Si l'on veut que tous les voussoirs fassent un effort égal pour tomber, ou soient en équilibre, il est visible que chacun depuis la clé de voute jusqu'au piédrait, exerçant toujours une moindre partie de sa pesanteur totale, le premier, par exemple, n'en exerçant que la moitié, le second, un tiers, le troisième, un quart, etc. il n'y a pas d'autres moyens d'égaler ces différentes parties, qu'en augmentant à proportion les tous dont elles sont parties ; c'est-à-dire qu'il faut que le second voussoir soit plus pesant que le premier, le troisième plus que le second, et ainsi de suite jusqu'au dernier qui doit être infiniment pesant, parce qu'il ne fait nul effort pour tomber, et qu'une partie nulle de sa pesanteur, ne peut être égale aux efforts finis des autres voussoirs, à moins que cette pesanteur ne soit infiniment grande.

Pour prendre cette même idée d'une manière plus sensible et moins métaphysique, il n'y a qu'à faire réflexion que tous les voussoirs, hormis le dernier, ne pourraient laisser tomber un autre voussoir quelconque, sans s'élever ; qu'ils résistent à cette élévation jusqu'à un certain point déterminé par la grandeur de leur poids, et par la partie qu'ils en exercent ; qu'il n'y a que le dernier voussoir qui puisse en laisser tomber un autre sans s'élever en aucune sorte, et seulement en glissant horizontalement ; que les poids, tant qu'ils sont finis, n'apportent aucune résistance au mouvement horizontal, et qu'ils ne commencent à y en apporter une finie, que quand on les conçoit infinis.

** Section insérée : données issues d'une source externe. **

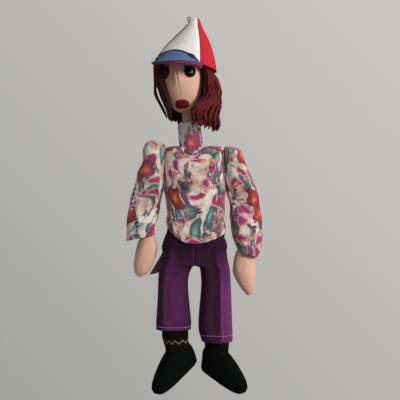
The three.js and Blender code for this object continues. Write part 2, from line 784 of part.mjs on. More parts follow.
function legUpper(name) {
  const rows = legs[name].upper;
  const slope = Math.tan(rad(backSwing + 1));
  const drops = places(rows, 14).slice(1, -1);
  const loops = drops.map((drop) => legLoop(name, rows, drop, 0, slope * Math.max(0, 1 - drop / 40)));
  const first = legLoop(name, rows, gap, 0, slope);
  const solid = skin([first, ...loops, legLoop(name, rows, thighLength - gap / 2)]);
  return solid.subtract(hipSpace()).subtract(kneeSpace());
}

// Room for a cord that runs right across the doll
const bodyWidth = 2 * bodyHalfWidth;
const acrossSpace = (y, z) => rod(at(-bodyWidth, y, z), at(bodyWidth, y, z), cordSpace);
const hipSpace = () => acrossSpace(-hipFront, hips.z);
const kneeSpace = () => acrossSpace(kneeBack, hips.z - thighLength);

function hipCord(name) {
  const [, inner, outer] = legs[name].upper[0];
  const ends = [inner + 9, outer - 9].map((out) => at(legX(name, out), -hipFront, hips.z));
  return rod(ends[0], ends[1], hingeCord);
}

function kneeCord(name) {
  const [, inner, outer] = legs[name].lower[0];
  const ends = [inner + 8, outer - 8].map((out) => at(legX(name, out), kneeBack, hips.z - thighLength));
  return rod(ends[0], ends[1], hingeCord);
}

function ankle(name) {
  const { ankleDrop, ankleOut } = legs[name];
  return at(legX(name, ankleOut), 0, hips.z - ankleDrop);
}

const footRun = (name) => at(legs[name].side * Math.sin(rad(splay)), -Math.cos(rad(splay)), 0);
const footSide = (name) => at(Math.cos(rad(splay)), legs[name].side * Math.sin(rad(splay)), 0);

function legLower(name) {
  const rows = legs[name].lower;
  const last = rows[rows.length - 1][0];
  const drops = places(rows, 14).slice(1);
  const first = legLoop(name, rows, thighLength + gap / 2);
  const solid = skin([first, ...drops.map((drop) => legLoop(name, rows, drop))]);
  const hollow = skin([last + 2, last - 1, last - 10, last - 20, last - hemRun].map((drop) => {
    const open = THREE.MathUtils.smoothstep(drop, last - hemRun, last - 8);
    const loop = legLoop(name, rows, Math.min(drop, last - 1), hemWall);
    const sock = sockLoop(name, drop, gap);
    const turned = loop.map((p, i) => nearest(sock, p).lerp(p, open));
    return turned.map((p) => at(p.x, p.y, hips.z - drop));
  }));
  return solid.subtract(kneeSpace()).subtract(hollow).subtract(sockSolid(name, gap));
}

// The point of a loop that lies in the same direction from its middle as another point
function nearest(loop, p) {
  const middle = loop.reduce((sum, q) => sum.add(q), at(0, 0, 0)).divideScalar(loop.length);
  const wanted = p.clone().sub(middle).setZ(0).normalize();
  const match = (q) => q.clone().sub(middle).setZ(0).normalize().dot(wanted);
  return loop.reduce((best, q) => (match(q) > match(best) ? q : best)).clone();
}

function sockLoop(name, drop, out = 0) {
  const { ankleDrop, ankleOut } = legs[name];
  const middle = at(legX(name, ankleOut), 0, hips.z - drop);
  const below = Math.max(0, drop - ankleDrop);
  const half = below > 0 ? Math.sqrt(Math.max(0.5, sockSocket ** 2 - below ** 2)) : sockAlong;
  return oval(middle, footRun(name), footSide(name), half + out, sockAcross + out, 2.3, 22);
}

function sockSolid(name, out) {
  const { ankleDrop } = legs[name];
  const start = thighLength + 6 - out;
  const drops = [start, ankleDrop - 30, ankleDrop];
  for (let i = 1; i <= 5; i += 1) drops.push(ankleDrop + sockSocket * Math.sin((i / 5) * rad(84)));
  return skin(drops.map((drop) => sockLoop(name, drop, out)));
}

// Room for the sock above the ankle when the foot hangs lowest
function sockSwing(name) {
  const { ankleDrop, pitch } = legs[name];
  const raise = new THREE.Quaternion().setFromAxisAngle(footSide(name), -rad(lowestPitch - pitch));
  const loops = [ankleDrop - 24, ankleDrop].map((drop) => sockLoop(name, drop, gap));
  const raised = loops.map((loop) => loop.map((p) => (
    p.clone().sub(ankle(name)).applyQuaternion(raise).add(ankle(name)))));
  return Manifold.hull([skin(loops), skin(raised)]);
}

function boot(name) {
  const { pitch } = legs[name];
  const turn = new THREE.Quaternion().setFromAxisAngle(footSide(name), rad(pitch));
  const run = footRun(name);
  const side = footSide(name);
  const place = ankle(name);
  const rows = places(bootRows, 9);
  const solid = skin(rows.map((u) => {
    const [, top, sole, half] = along(bootRows, u);
    const middle = run.clone().multiplyScalar(u).add(at(0, 0, (top + sole) / 2));
    return oval(middle, side, at(0, 0, 1), half, (top - sole) / 2, 2.5, 20)
      .map((p) => p.applyQuaternion(turn).add(place));
  }));
  const socket = rod(place.clone().addScaledVector(side, -40), place.clone().addScaledVector(side, 40),
    sockSocket + gap, 36);
  return solid.subtract(socket).subtract(sockSwing(name));
}

// Assembly
const part = new THREE.Group();
const add = (name, solid) => part.add(meshOf(name, solid));

add('hanging_eye', wireEye());
add('cap_front', capPanel(0));
add('cap_side', capPanel(1));
add('cap_back', capPanel(2));
add('cap_stuffing', capSolid((hairTuck + 3) / capHeight, 0.9, felt + gap)
  .subtract(headSpace).subtract(shankSpace));
add('cap_piping', capPiping());
add('peak', peakLayer(0, peakThickness));
add('peak_lining', peakLayer(peakThickness + gap, peakThickness + gap + liningThickness));
add('head', head());
for (const name of ['right', 'left']) add(`eye_${name}`, eye(name));
add('mouth', mouth());
for (const name of ['right', 'left', 'back']) add(`hair_${name}`, hair(name));

add('neck', onNeckLine([...ballRows(neckBall, neckRadius), [collarStart - 1, neckRadius],
  [collarStart + 1, collarRadius - cloth - gap], [collarEnd - gap, collarRadius - cloth - gap],
  [collarEnd, pegRadius], [beadStart, pegRadius], [beadStart + 0.2, beadRadius],
  [beadStart + beadLength, beadRadius]]));
add('neck_cover', onNeckLine([[collarStart, collarRadius], [collarEnd, collarRadius]])
  .subtract(onNeckLine([[collarStart - 1, collarRadius - cloth], [collarEnd + 1, collarRadius - cloth]])));

add('torso', torso());
add('blouse', blouse());
add('blouse_tail', blouseTail());
add('trousers_seat', seat());

for (const name of ['right', 'left']) {
  add(`shoulder_tape_${name}`, shoulderTape(name));
  add(`sleeve_upper_${name}`, sleeveUpper(name));
  add(`elbow_cord_${name}`, crossRod(name, elbowDrop, arms[name].upper, hingeCord, 4));
  add(`sleeve_lower_${name}`, sleeveLower(name));
  add(`hand_${name}`, hand(name));
  add(`hip_cord_${name}`, hipCord(name));
  add(`trouser_upper_${name}`, legUpper(name));
  add(`knee_cord_${name}`, kneeCord(name));
  add(`trouser_lower_${name}`, legLower(name));
  add(`sock_${name}`, sockSolid(name, 0));
  add(`boot_${name}`, boot(name));
}

export default part;
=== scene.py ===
# Looks for a stuffed cloth marionette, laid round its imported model. Places on the doll are written in
# millimetres and turned to metres as each mesh is made. +Z is up, the doll faces -Y, its right is at -X.

import random
from math import atan2, copysign, cos, exp, hypot, pi, radians, remainder, sin, sqrt, tan, tanh, tau

import bmesh
import bpy
from mathutils import Matrix, Vector, noise


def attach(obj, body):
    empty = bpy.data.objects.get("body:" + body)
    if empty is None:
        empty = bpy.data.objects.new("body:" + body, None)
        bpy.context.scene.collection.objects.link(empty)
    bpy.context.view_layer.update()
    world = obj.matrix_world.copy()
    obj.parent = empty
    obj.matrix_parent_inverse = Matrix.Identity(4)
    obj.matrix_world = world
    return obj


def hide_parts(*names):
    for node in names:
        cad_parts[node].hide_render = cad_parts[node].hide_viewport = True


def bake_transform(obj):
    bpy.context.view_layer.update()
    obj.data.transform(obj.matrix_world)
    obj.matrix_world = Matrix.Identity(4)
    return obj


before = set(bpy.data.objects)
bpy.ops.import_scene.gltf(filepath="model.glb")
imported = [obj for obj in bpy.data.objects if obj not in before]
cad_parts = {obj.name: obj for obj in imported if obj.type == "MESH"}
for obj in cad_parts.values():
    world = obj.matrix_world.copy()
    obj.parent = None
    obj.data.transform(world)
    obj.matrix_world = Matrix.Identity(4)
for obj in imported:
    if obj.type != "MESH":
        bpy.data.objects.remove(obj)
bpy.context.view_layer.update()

# The view: a camera level with the doll's waist, a long step away from it and looking straight at it,
# with a narrow field, as in the photograph.
millimetre = 0.001
pixel = 1.44
half_picture = 200
waist = Vector((11, 0, -181))
half_view = radians(14)
camera = bpy.data.objects.new("camera", bpy.data.cameras.new("camera"))
camera.data.lens = camera.data.sensor_width / 2 / tan(half_view)
camera.location = (waist - Vector((0, half_picture / tan(half_view), 0))) * pixel * millimetre
camera.rotation_euler = (radians(90), 0, 0)
bpy.context.scene.collection.objects.link(camera)
bpy.context.scene.camera = camera
bpy.context.scene.view_settings.view_transform = "Standard"


# The room: a pale wall with painted light that makes it a little lighter up and to the right, a pale floor
# well below the hanging doll, a soft window light from the viewer's right and a weak fill from the left.
def add(tree, kind, values=None, **settings):
    node = tree.nodes.new("ShaderNode" + kind)
    for name, value in settings.items():
        setattr(node, name, value)
    for socket, value in (values or {}).items():
        if isinstance(value, bpy.types.NodeSocket):
            tree.links.new(value, node.inputs[socket])
        else:
            node.inputs[socket].default_value = value
    return node


def math_of(tree, operation, *values):
    return add(tree, "Math", dict(enumerate(values)), operation=operation).outputs[0]


def mixed(tree, factor, first, second, **settings):
    return add(tree, "Mix", {0: factor, 6: first, 7: second}, data_type="RGBA", **settings).outputs[2]


def ramp(tree, factor, stops):
    node = add(tree, "ValToRGB", {0: factor})
    while len(node.color_ramp.elements) < len(stops):
        node.color_ramp.elements.new(1)
    for element, (position, colour) in zip(node.color_ramp.elements, stops):
        element.position = position
        element.color = colour
    return node.outputs[0]


def ink(red, green, blue):
    return tuple((c / 255 / 12.92 if c < 11 else ((c / 255 + 0.055) / 1.055) ** 2.4)
                 for c in (red, green, blue)) + (1,)


def inked(tree, factor, *stops):
    return ramp(tree, factor, [(place, ink(*colour)) for place, *colour in stops])


def grey(value):
    return (value, value, value, 1)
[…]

M. de la Hire, dans son traité de Mécanique, imprimé en 1695, a démontré quelle était la proportion selon laquelle il fallait augmenter la pesanteur des voussoirs d'un arc demi-circulaire, afin qu'ils fussent tous en équilibre ; ce qui est la disposition la plus sure que l'on puisse donner à une voute, pour la rendre durable. Jusque-là, les Architectes n'avaient eu aucune règle précise, et ne s'étaient conduits qu'en tâtonnant. Si l'on compte les degrés d'un quart de cercle, depuis le milieu de la clé de voute, jusqu'à un pied droit, l'extrémité de chaque voussoir appartiendra à un arc d'autant plus grand, qu'elle sera plus éloignée de la clé ; et il faut par la règle de M. de la Hire, augmenter la pesanteur d'un voussoir par-dessus celle de la clé, autant que la tangente de l'arc de ce voussoir l'emporte sur la tangente de l'arc de la moitié de la clé. La tangente du dernier voussoir devient nécessairement infinie, et par conséquent aussi sa pesanteur. Mais comme l'infini ne se trouve pas dans la pratique, cela se réduit à changer autant qu'il est possible, les derniers voussoirs, afin qu'ils résistent à l'effort que fait la voute pour les écarter, qui est ce qu'on appelle sa poussée. Acad. des Sciences, année 1704. (D.J.)